The restaurant is quiet again. The silence has returned stronger than before.… Covid has taken the buzz from me once again, and my healing has now become part of what ails me. The silence, compounded I’m sure by the recent passing of my father, is now deafening. The quiet is crushing me. I’m obsessing over the fix I need, one more week of noise followed by that release of silence. I want to feel that reward.
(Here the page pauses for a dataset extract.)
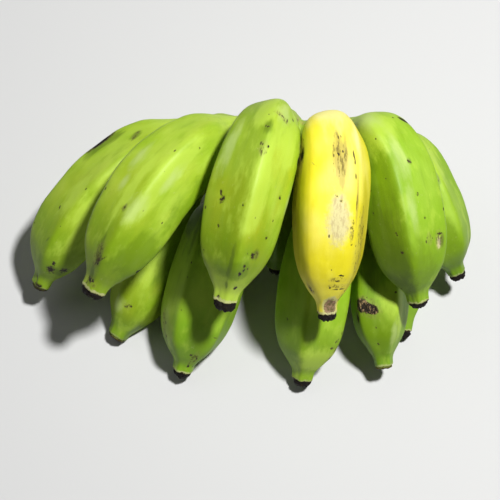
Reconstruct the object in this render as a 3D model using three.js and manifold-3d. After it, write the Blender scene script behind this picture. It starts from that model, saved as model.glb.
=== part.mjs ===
// A hand of short, stout cooking bananas, as picked: two rows of fingers on one crown, palm down on a table.
// Millimetres, +Z up. The origin is the middle of the hand's footprint, on the table.
//
// The hand is modelled in its own frame, the group `hand`: its origin is on the axis of the stem that it
// was cut from, half way up the crown. +X runs across the hand, -Y along the stem to the fingertips, and
// +Z out of the stem over the back of the hand. The group is then leaned until crown and fingertips lie down.
import * as THREE from "three";
import { mergeVertices } from "three/addons/utils/BufferGeometryUtils.js";
import Module from "manifold-3d";

const wasm = await Module();
wasm.setup();

const REST_LEAN = 22; // degrees that the stem's axis dips towards the fingertips as the hand lies
const GAP = 0.3; // clear space between two pieces that grew together
const SIDES = 20; // corners round a finger, four to each of its five faces
const RINGS = 17; // rings along a finger
const RING_CROWDING = 0.09; // how much closer together the rings stand at the neck
const FACES = 5;
const FACE_SHARPNESS = 4.2; // 2 would be a round fruit, over 20 a sharp pentagon

// Radius along a finger: shares of its length against shares of its girth, then of its neck's radius.
const PROFILE = [
  [0.0, 0.36],
  [0.09, 0.33],
  [0.17, 0.44],
  [0.25, 0.72],
  [0.34, 0.88],
  [0.46, 0.98],
  [0.58, 1.0],
  [0.7, 0.97],
  [0.78, 0.9],
  [0.85, 0.76],
  [0.9, 0.57],
];
const NECK_PROFILE = [
  [0.935, 1.35],
  [0.965, 1.07],
  [1.0, 1.0],
];
const FLOWER = { sides: 10, share: 0.95 }; // share of the neck's radius

// The crown: the cushion of stem tissue that the fingers grow from, with the hollowed face where it was cut.
const CROWN = { radius: 38, from: -80, to: 82, hollow: 5, height: 38, bevel: 4, middle: -7 };
const STUB = { foot: 31, swell: 1.25, sides: 12 }; // under each stalk, from foot mm off the stem's axis

// How far from the stem's axis the stalks of each row leave the crown, and how steeply they climb as they do.
const ROWS = {
  outer: { radius: 48, climb: 0.06 },
  inner: { radius: 46, climb: -0.3 },
};

// fan and rise: where round the stem, in degrees, and how high on the crown a finger is rooted.
// aim and reach: which way and how far its stalk runs on. girth: its largest radius.
// roll: turns its five faces. tip: the end of its neck. lean and dive: degrees that the neck points towards
// -X and down into the palm. haul: how far the line of the neck is felt up the finger. neck: its radius.
// flower: the length of the dried flower.
const OUTER = [
  { fan: -50, rise: 13.5, aim: -54, reach: 35, girth: 18.2, roll: 30,
    tip: [-127, -67, 35], lean: 27, dive: 20, haul: 52, neck: 4.8, flower: 1.6 },
  { fan: -23, rise: 11.5, aim: -42, reach: 46, girth: 19.1, roll: 30,
    tip: [-95, -68, 80], lean: 31, dive: 15, haul: 52, neck: 6.2, flower: 3 },
  { fan: -5, rise: 14.5, aim: -12, reach: 56, girth: 19.2, roll: 15,
    tip: [-32, -73, 93], lean: 14, dive: 14, haul: 58, neck: 6, flower: 4 },
  { fan: 13.5, rise: 9, aim: 13, reach: 60, girth: 18, roll: 25,
    tip: [16, -79, 87], lean: -1, dive: 14, haul: 62, neck: 4.8, flower: 3.2 },
  { fan: 31, rise: 11, aim: 36, reach: 46, girth: 18.5, roll: -41,
    tip: [61, -74, 71], lean: -12, dive: 14, haul: 62, neck: 5.2, flower: 3 },
  { fan: 52, rise: 6.5, aim: 52, reach: 37, girth: 17, roll: -20,
    tip: [85, -61, 35.5], lean: -28, dive: 16, haul: 46, neck: 4.6, flower: 3 },
];
const INNER = [
  { fan: -58, rise: -12, aim: -70, reach: 22, girth: 14.6, roll: 20,
    tip: [-88.5, -93, 32.5], lean: 34, dive: 6, haul: 52, neck: 4.8, flower: 1.2 },
  { fan: -28, rise: -12, aim: -28, reach: 22, girth: 18.5, roll: -4,
    tip: [-54.5, -110, 42], lean: 18, dive: 14, haul: 52, neck: 5.2, flower: 4 },
  { fan: -6, rise: -12, aim: -6, reach: 20, girth: 10.5, roll: 0,
    tip: [-7, -58, 32], lean: 4, dive: 24, haul: 40, neck: 4.4, flower: 3 },
  { fan: 16, rise: -12, aim: 16, reach: 23, girth: 17.4, roll: -30,
    tip: [6, -114, 43], lean: 9, dive: 16, haul: 52, neck: 5.2, flower: 3.5 },
  { fan: 45, rise: -12, aim: 50, reach: 25, girth: 14.9, roll: -15,
    tip: [46.5, -107, 48], lean: -8, dive: 4, haul: 52, neck: 4.6, flower: 1 },
  { fan: 76, rise: -12, aim: 78, reach: 13, girth: 10.8, roll: 0,
    tip: [58, -91, 31], lean: 0, dive: -4, haul: 52, neck: 4.2, flower: 3 },
];
const RIPE = "outer_finger_4";
const FINGERS = [
  ...OUTER.map((finger, i) => ({ ...finger, row: "outer", name: `outer_finger_${i + 1}` })),
  ...INNER.map((finger, i) => ({ ...finger, row: "inner", name: `inner_finger_${i + 1}` })),
];

const rad = THREE.MathUtils.degToRad;
const greenPeel = new THREE.MeshStandardMaterial({ color: 0x93b52e, roughness: 0.42, metalness: 0 });
const yellowPeel = new THREE.MeshStandardMaterial({ color: 0xe8d226, roughness: 0.42, metalness: 0 });
const crownTissue = new THREE.MeshStandardMaterial({ color: 0x8fa544, roughness: 0.6, metalness: 0 });
const driedFlower = new THREE.MeshStandardMaterial({ color: 0x2b1c16, roughness: 0.9, metalness: 0 });

// Keeps only the positions, each one once, which is what a closed solid needs.
function closed(geometry) {
  geometry.deleteAttribute("normal");
  geometry.deleteAttribute("uv");
  return mergeVertices(geometry, 1e-4);
}

function toManifold(geometry) {
  const { attributes, index } = closed(geometry);
  const mesh = { numProp: 3, vertProperties: attributes.position.array, triVerts: index.array };
  return new wasm.Manifold(new wasm.Mesh(mesh));
}

function fromManifold(manifold) {
  const mesh = manifold.getMesh();
  return new THREE.BufferGeometry()
    .setAttribute("position", new THREE.BufferAttribute(mesh.vertProperties, 3))
    .setIndex(new THREE.BufferAttribute(mesh.triVerts, 1));
}

// The direction out of the stem at a number of degrees round it.
function outward(degrees) {
  return new THREE.Vector3(Math.sin(rad(degrees)), 0, Math.cos(rad(degrees)));
}

// Where a finger's stalk leaves the crown, and which way it sets off.
function rootOf(finger) {
  const row = ROWS[finger.row];
  return {
    place: outward(finger.fan).multiplyScalar(row.radius).setY(finger.rise),
    heading: outward(finger.aim).setY(row.climb).normalize(),
  };
}

function tipHeading({ lean, dive }) {
  const level = Math.cos(rad(dive));
  return new THREE.Vector3(-Math.sin(rad(lean)) * level, -Math.cos(rad(lean)) * level, -Math.sin(rad(dive)));
}

function centrelineOf(finger) {
  const { place, heading } = rootOf(finger);
  const start = place.clone().addScaledVector(heading, GAP);
  const tip = new THREE.Vector3(...finger.tip);
  return new THREE.CubicBezierCurve3(
    start,
    start.clone().addScaledVector(heading, finger.reach),
    tip.clone().addScaledVector(tipHeading(finger), -finger.haul),
    tip,
  );
}

// A finger's radius as a function of the share of its length, read off a smooth curve through its profile.
function radiusOf({ girth, neck }) {
  const belly = PROFILE.map(([along, share]) => new THREE.Vector2(along, share * girth));
  const bottleNeck = NECK_PROFILE.map(([along, share]) => new THREE.Vector2(along, share * neck));
  const points = new THREE.SplineCurve([...belly, ...bottleNeck]).getPoints(400);
  return (along) => {
    const next = Math.max(1, points.findIndex((point) => point.x >= along));
    const [a, b] = [points[next - 1], points[next]];
    return THREE.MathUtils.mapLinear(along, a.x, b.x, a.y, b.y);
  };
}

// Distance from axis to skin of a unit fruit with five soft faces, at an angle from one of its ridges.
function section(angle) {
  let sum = 0;
  for (let face = 0; face < FACES; face++) {
    const fromFace = angle - (2 * Math.PI * (face + 0.5)) / FACES;
    sum += Math.max(0, Math.cos(fromFace)) ** FACE_SHARPNESS;
  }
  return sum ** (-1 / FACE_SHARPNESS);
}

// A finger: a cylinder bent along its centreline and swollen to its profile, stalk first.
function fingerGeometry(finger) {
  const centreline = centrelineOf(finger);
  const radiusAt = radiusOf(finger);
  const ridge = section(0);
  const across = new THREE.Vector3().crossVectors(rootOf(finger).heading, tipHeading(finger)).normalize();
  const geometry = new THREE.CylinderGeometry(1, 1, 1, SIDES, RINGS - 1);
  const position = geometry.attributes.position;
  const p = new THREE.Vector3();
  for (let i = 0; i < position.count; i++) {
    p.fromBufferAttribute(position, i);
    const ring = 0.5 - p.y;
    const along = Math.min(1, ring + RING_CROWDING * ring * Math.sin(Math.PI * ring));
    const tangent = centreline.getTangentAt(along);
    const side = across.clone().addScaledVector(tangent, -across.dot(tangent)).normalize();
    const back = new THREE.Vector3().crossVectors(tangent, side);
    const angle = Math.atan2(p.x, p.z);
    const radius = (Math.hypot(p.x, p.z) * radiusAt(along) * section(angle)) / ridge;
    const turned = angle + rad(finger.roll);
    p.copy(centreline.getPointAt(along))
      .addScaledVector(back, radius * Math.cos(turned))
      .addScaledVector(side, radius * Math.sin(turned));
    position.setXYZ(i, p.x, p.y, p.z);
  }
  return closed(geometry);
}

// The dried remains of the flower: a short, slightly waisted plug.
function flowerGeometry(finger) {
  const radius = finger.neck * FLOWER.share;
  const half = finger.flower / 2;
  const profile = [
    [0, -half],
    [radius * 0.8, -half],
    [radius, -half * 0.2],
    [radius * 0.92, half],
    [0, half],
  ];
  const points = profile.map(([r, y]) => new THREE.Vector2(r, y));
  return closed(new THREE.LatheGeometry(points, FLOWER.sides));
}

// The crown: a rounded half-moon with a cushion under each stalk.
function crownGeometry() {
  const { radius, from, to, hollow, height, bevel, middle } = CROWN;
  const rim = radius - bevel;
  const start = new THREE.Vector2(Math.sin(rad(to)), Math.cos(rad(to))).multiplyScalar(rim);
  const halfMoon = new THREE.Shape().absarc(0, 0, rim, rad(90 - to), rad(90 - from), false);
  halfMoon.quadraticCurveTo(0, start.y + 2 * (bevel + hollow), start.x, start.y);
  const cushion = new THREE.ExtrudeGeometry(halfMoon, {
    depth: height - 2 * bevel,
    bevelThickness: bevel,
    bevelSize: bevel,
    bevelSegments: 2,
    curveSegments: 14,
  });
  cushion.translate(0, 0, bevel - height / 2);
  cushion.rotateX(Math.PI / 2);
  cushion.translate(0, middle, 0);
  return fromManifold(FINGERS.map(stubOf).reduce((crown, stub) => crown.add(stub), toManifold(cushion)));
}

// The cushion under one stalk, ending in a flat face that the stalk sits on.
function stubOf(finger) {
  const { place, heading } = rootOf(finger);
  const length = ROWS[finger.row].radius - STUB.foot;
  const radius = finger.girth * PROFILE[0][1];
  const stub = new THREE.CylinderGeometry(radius, radius * STUB.swell, length, STUB.sides, 1);
  stub.applyQuaternion(new THREE.Quaternion().setFromUnitVectors(new THREE.Vector3(0, 1, 0), heading));
  stub.translate(...place.addScaledVector(heading, -length / 2));
  return toManifold(stub);
}

function named(name, geometry, material) {
  const mesh = new THREE.Mesh(geometry, material);
  mesh.name = name;
  return mesh;
}

const hand = new THREE.Group();
hand.add(named("crown", crownGeometry(), crownTissue));
for (const finger of FINGERS) {
  hand.add(named(finger.name, fingerGeometry(finger), finger.name === RIPE ? yellowPeel : greenPeel));
  const heading = tipHeading(finger);
  const flower = named(finger.name.replace("finger", "blossom_end"), flowerGeometry(finger), driedFlower);
  flower.quaternion.setFromUnitVectors(new THREE.Vector3(0, -1, 0), heading);
  flower.position.set(...finger.tip).addScaledVector(heading, GAP + finger.flower / 2);
  hand.add(flower);
}

// Lean the hand as it lies, then set it on the table with the middle of its footprint at the origin.
hand.rotation.x = rad(REST_LEAN);
const part = new THREE.Group().add(hand);
const box = new THREE.Box3().setFromObject(part, true);
hand.position.set(-(box.min.x + box.max.x) / 2, -(box.min.y + box.max.y) / 2, -box.min.z);

export default part;
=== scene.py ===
"""The looks of a hand of bananas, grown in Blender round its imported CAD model.

Each finger is read back from its CAD solid as a centreline, its radii and the turn of its five faces, and is
grown again as a fine skin with soft ridges, dents and marks. The crown is the CAD crown melted into the
stalks. A dried flower is a crumpled plug on the end of each neck. Lengths are millimetres until a mesh is
made. In the tables angles are degrees.
"""

import functools
import itertools
import math

import bpy
import numpy as np
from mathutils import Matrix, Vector
from mathutils.bvhtree import BVHTree


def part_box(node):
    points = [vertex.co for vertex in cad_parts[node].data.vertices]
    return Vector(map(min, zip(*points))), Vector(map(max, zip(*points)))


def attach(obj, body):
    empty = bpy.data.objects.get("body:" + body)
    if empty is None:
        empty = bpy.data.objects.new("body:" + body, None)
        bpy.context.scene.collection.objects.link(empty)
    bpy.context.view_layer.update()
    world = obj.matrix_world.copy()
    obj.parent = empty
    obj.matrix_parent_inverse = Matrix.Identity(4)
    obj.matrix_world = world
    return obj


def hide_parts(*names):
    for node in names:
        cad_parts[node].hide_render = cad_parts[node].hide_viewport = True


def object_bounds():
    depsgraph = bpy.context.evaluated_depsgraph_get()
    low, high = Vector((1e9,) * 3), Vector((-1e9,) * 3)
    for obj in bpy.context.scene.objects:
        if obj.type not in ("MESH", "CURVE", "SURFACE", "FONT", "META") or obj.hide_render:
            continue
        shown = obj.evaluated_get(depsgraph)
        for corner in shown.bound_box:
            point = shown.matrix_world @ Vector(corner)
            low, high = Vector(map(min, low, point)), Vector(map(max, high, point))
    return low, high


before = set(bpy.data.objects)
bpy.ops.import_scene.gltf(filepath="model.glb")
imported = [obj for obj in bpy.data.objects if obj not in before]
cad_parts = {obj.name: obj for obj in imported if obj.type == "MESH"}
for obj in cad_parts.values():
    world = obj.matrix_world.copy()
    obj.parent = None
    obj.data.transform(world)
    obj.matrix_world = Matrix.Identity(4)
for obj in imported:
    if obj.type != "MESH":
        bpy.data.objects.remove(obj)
cad_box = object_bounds()

MM = 0.001  # metres
TURN = 2 * math.pi
FACES = 5
HAND_LEAN = math.radians(22)  # how far the stem's axis dips towards the fingertips
ACROSS_HAND = np.array([1.0, 0.0, 0.0])
ALONG_STEM = np.array([0.0, math.cos(HAND_LEAN), math.sin(HAND_LEAN)])
OUT_OF_STEM = np.array([0.0, -math.sin(HAND_LEAN), math.cos(HAND_LEAN)])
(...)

Every job is a combination of parts you don’t like mixed with parts you do. If you only choose a job based on the parts you like then you’ll never find the right job for you. Why? Because a job free of difficulties is not actual work. That’s fun, and that you pay admission for. Jobs mostly suck. There’s always something you’d rather be doing than work, and that is precisely why you get paid to do it. Our challenge is to find the bad stuff that we can most easily endure. This, in a nutshell, is exactly what guidance counselors should be telling young people. Find the work you hate the least. For me, it’s this restaurant world. I can handle the hours, I can handle the reviews, I can even stomach the employee drama that for some reason resonates in the restaurant world. I can handle the heat. I can handle the noise…. But I cannot handle the silence. I did not sign up for silence. Cake is good, but if all you ever give me is cake I will no longer want it. I want to want the silence. And so, I need the noise. I need the perspective the bad parts provide to truly feel balance. Without it, I’m lost. I don’t know how to operate in this new formula, but I’m not ready to give up yet. As I’ve always waded through the sound, I will wade through this silence. I will somehow someway stay the course. Because as I always preach the importance of perspective, I must now consider my own advice here and see the possibility that I’m just being dealt a dosage of perspective I’ve never experienced before. In that case, the reward that will follow promises to be equally outstanding.
So, today, I choose hope.
I choose to believe that tomorrow will be better.
I choose to accept this quiet now.
But be warned.
I’m coming out of this more determined and more ready for my future.
Bring me the noise, and I will revel in it.